When Mowry heard about Palmer’s crush statements, which she revealed while doing press for the film, Mrs. Hardrict tweeted, “Saying you like married men in interviews in [sic] not cute…Just saying…” before deleting it.
But Palmer made it clear during an appearance on the Wendy Williams Show that she’s nobody’s homewrecker.
“What happened was, I’ve known Cory since I was 10-years-old,” she said. “He auditioned for Akeelah and The Bee to play my big brother in the film. And in the interview I was talking about how the whole Brotherly Love cast, we kind of grew up together…And I was like ‘I’ve known Cory since I was 10 and I was like I’m going to marry this man,’ as a 10-year-old. It was me quoting how I was as a kid.”
“That’s not my style,” she added. “But I do love Cory. I do love Cory and Tia.”
While it may not always be the case (i.e., Brad and Angelina), in Hollywood, it seems that comments of admiration, co-stars holding hands and other affectionate moments don’t necessarily mean that a man and woman are doing more than just being friends. Hell, they could even just be drumming up publicity for their project. Either way, to be that out in the open with it makes the likelihood of an affair all the less likely.

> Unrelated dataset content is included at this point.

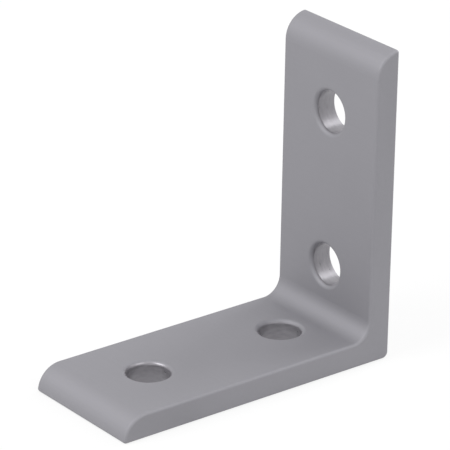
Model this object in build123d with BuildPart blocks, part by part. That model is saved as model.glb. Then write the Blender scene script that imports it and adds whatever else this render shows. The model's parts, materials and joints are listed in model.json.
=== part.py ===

But what about everyday men and women who have no movies to promote, no serious projects to celebrate on red carpets and no reason to stand nervously together in front of the public? Is it still not a big deal if your man holds the hand of another woman and vice versa?
Again, I need context. Call me a hypocrite, but if he’s not helping her down some stairs, into a car or across the street, then that’s definitely going to be a no. Just walking jolly down the street holding hands? Make that a hell no. Even if you find out that your partner isn’t having an inappropriate relationship with this woman or man, just out of respect, why are they holding hands with someone else? Do you know how big of a deal holding hands is for some people? There are women in relationships with men right now who won’t hold their hand when they walk in public. There are people who will have sex with someone but still won’t hold their hand. Melania Trump barely likes to hold her husband’s…
There is a strong level of intimacy to hand-holding, hence the reason some people prefer to lock arms or just walk closely when they’re not ready for that “step.” So with that being said, a quick hand squeeze to provide reassurance, comfort, affection or aid to someone may not be a big deal, but if you catch your partner holding hands with someone and neither party seems to be letting go anytime soon, there is cause for pause…
But as usual, that’s just my opinion. What say you? Is a person in a committed relationship holding hands with or holding on tight to someone else inappropriate?